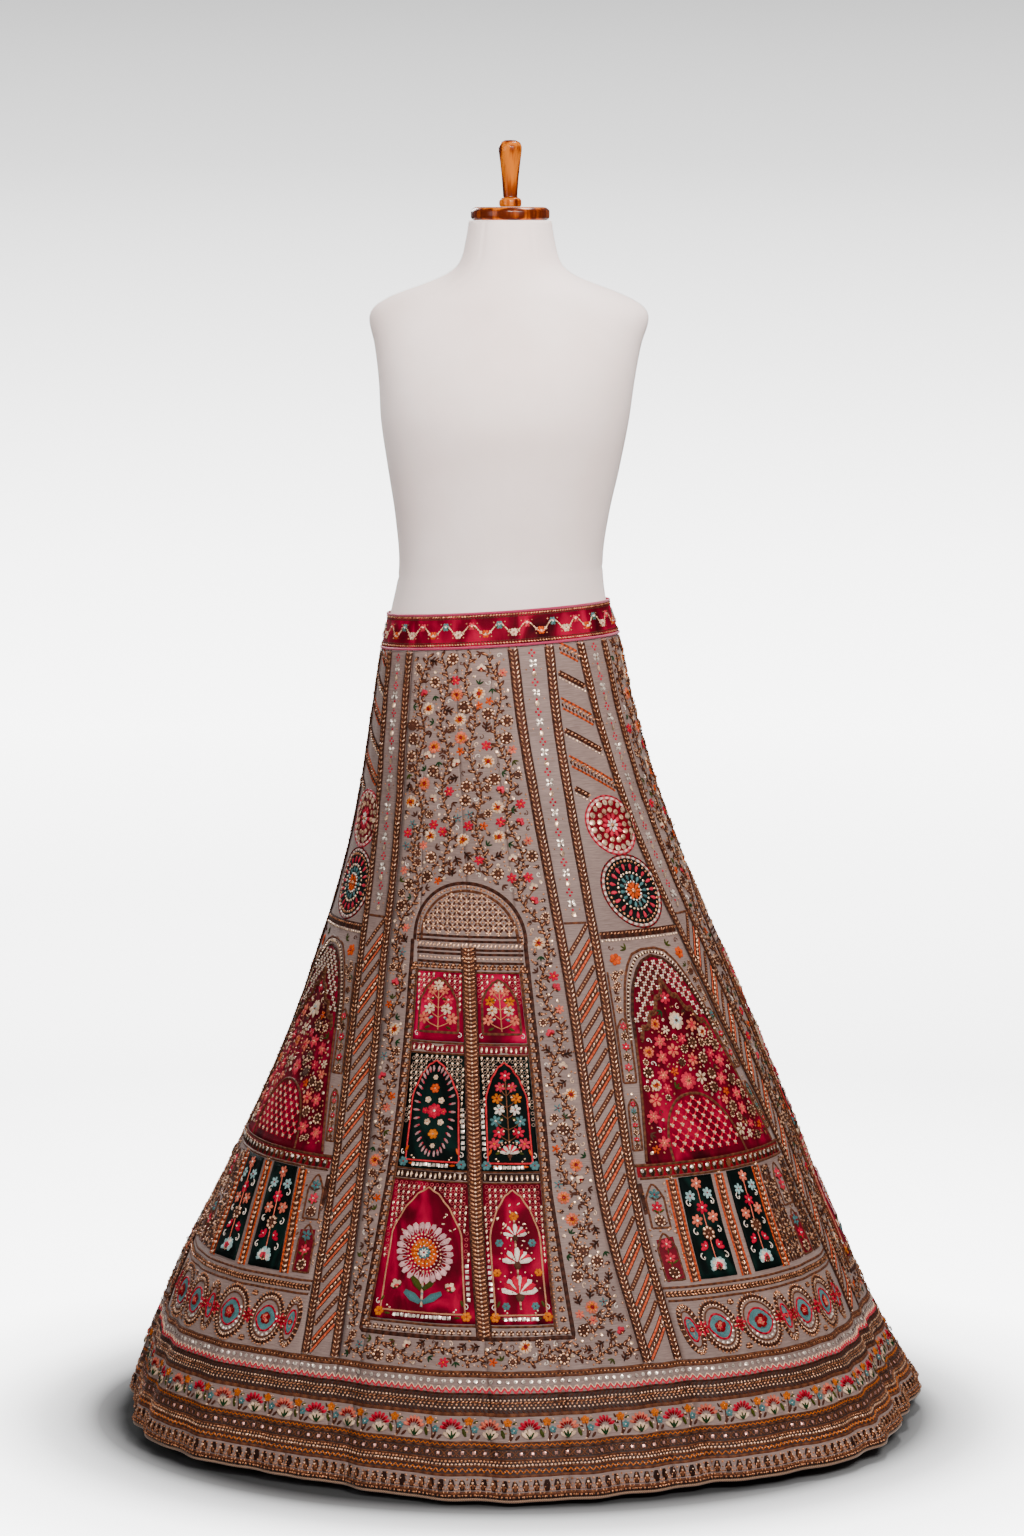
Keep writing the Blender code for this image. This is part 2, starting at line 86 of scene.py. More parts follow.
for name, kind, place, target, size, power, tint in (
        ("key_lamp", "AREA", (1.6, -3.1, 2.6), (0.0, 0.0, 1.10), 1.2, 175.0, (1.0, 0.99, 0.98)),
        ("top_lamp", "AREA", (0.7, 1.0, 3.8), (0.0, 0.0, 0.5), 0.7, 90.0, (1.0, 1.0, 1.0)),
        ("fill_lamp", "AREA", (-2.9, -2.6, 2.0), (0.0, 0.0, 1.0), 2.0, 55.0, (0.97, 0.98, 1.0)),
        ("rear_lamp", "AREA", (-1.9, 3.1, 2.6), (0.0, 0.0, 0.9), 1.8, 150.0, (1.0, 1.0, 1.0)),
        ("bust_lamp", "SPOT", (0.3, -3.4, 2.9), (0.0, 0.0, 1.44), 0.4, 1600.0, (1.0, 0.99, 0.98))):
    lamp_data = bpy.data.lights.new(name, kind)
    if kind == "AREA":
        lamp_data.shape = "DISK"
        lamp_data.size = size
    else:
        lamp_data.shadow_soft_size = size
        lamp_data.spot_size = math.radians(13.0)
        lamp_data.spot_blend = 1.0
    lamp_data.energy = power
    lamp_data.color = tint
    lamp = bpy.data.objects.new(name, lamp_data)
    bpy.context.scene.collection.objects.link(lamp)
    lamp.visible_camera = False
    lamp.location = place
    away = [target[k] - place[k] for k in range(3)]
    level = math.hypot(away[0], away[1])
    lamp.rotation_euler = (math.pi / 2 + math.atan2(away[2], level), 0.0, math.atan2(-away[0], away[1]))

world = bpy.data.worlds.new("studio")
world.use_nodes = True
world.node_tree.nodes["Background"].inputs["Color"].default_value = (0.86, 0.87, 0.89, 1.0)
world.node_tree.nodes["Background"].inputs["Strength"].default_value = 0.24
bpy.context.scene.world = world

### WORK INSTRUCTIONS
Repeat the data above, word for word.

### TASK RESPONSE
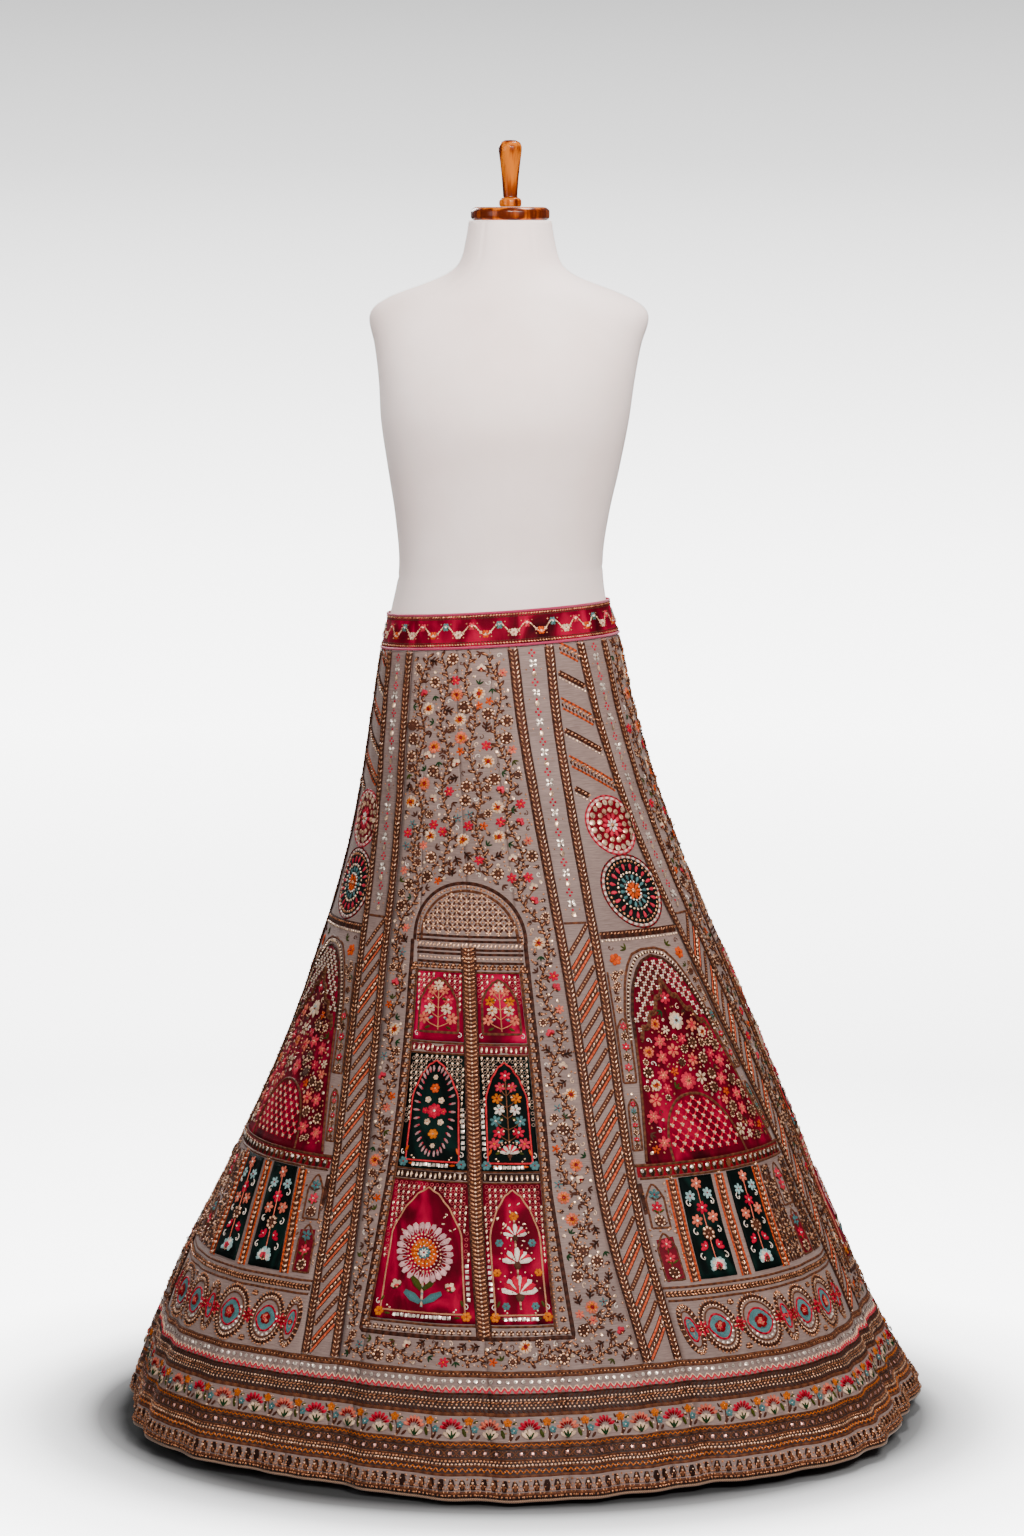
Keep writing the Blender code for this image. This is part 2, starting at line 86 of scene.py. More parts follow.
for name, kind, place, target, size, power, tint in (
        ("key_lamp", "AREA", (1.6, -3.1, 2.6), (0.0, 0.0, 1.10), 1.2, 175.0, (1.0, 0.99, 0.98)),
        ("top_lamp", "AREA", (0.7, 1.0, 3.8), (0.0, 0.0, 0.5), 0.7, 90.0, (1.0, 1.0, 1.0)),
        ("fill_lamp", "AREA", (-2.9, -2.6, 2.0), (0.0, 0.0, 1.0), 2.0, 55.0, (0.97, 0.98, 1.0)),
        ("rear_lamp", "AREA", (-1.9, 3.1, 2.6), (0.0, 0.0, 0.9), 1.8, 150.0, (1.0, 1.0, 1.0)),
        ("bust_lamp", "SPOT", (0.3, -3.4, 2.9), (0.0, 0.0, 1.44), 0.4, 1600.0, (1.0, 0.99, 0.98))):
    lamp_data = bpy.data.lights.new(name, kind)
    if kind == "AREA":
        lamp_data.shape = "DISK"
        lamp_data.size = size
    else:
        lamp_data.shadow_soft_size = size
        lamp_data.spot_size = math.radians(13.0)
        lamp_data.spot_blend = 1.0
    lamp_data.energy = power
    lamp_data.color = tint
    lamp = bpy.data.objects.new(name, lamp_data)
    bpy.context.scene.collection.objects.link(lamp)
    lamp.visible_camera = False
    lamp.location = place
    away = [target[k] - place[k] for k in range(3)]
    level = math.hypot(away[0], away[1])
    lamp.rotation_euler = (math.pi / 2 + math.atan2(away[2], level), 0.0, math.atan2(-away[0], away[1]))

world = bpy.data.worlds.new("studio")
world.use_nodes = True
world.node_tree.nodes["Background"].inputs["Color"].default_value = (0.86, 0.87, 0.89, 1.0)
world.node_tree.nodes["Background"].inputs["Strength"].default_value = 0.24
bpy.context.scene.world = world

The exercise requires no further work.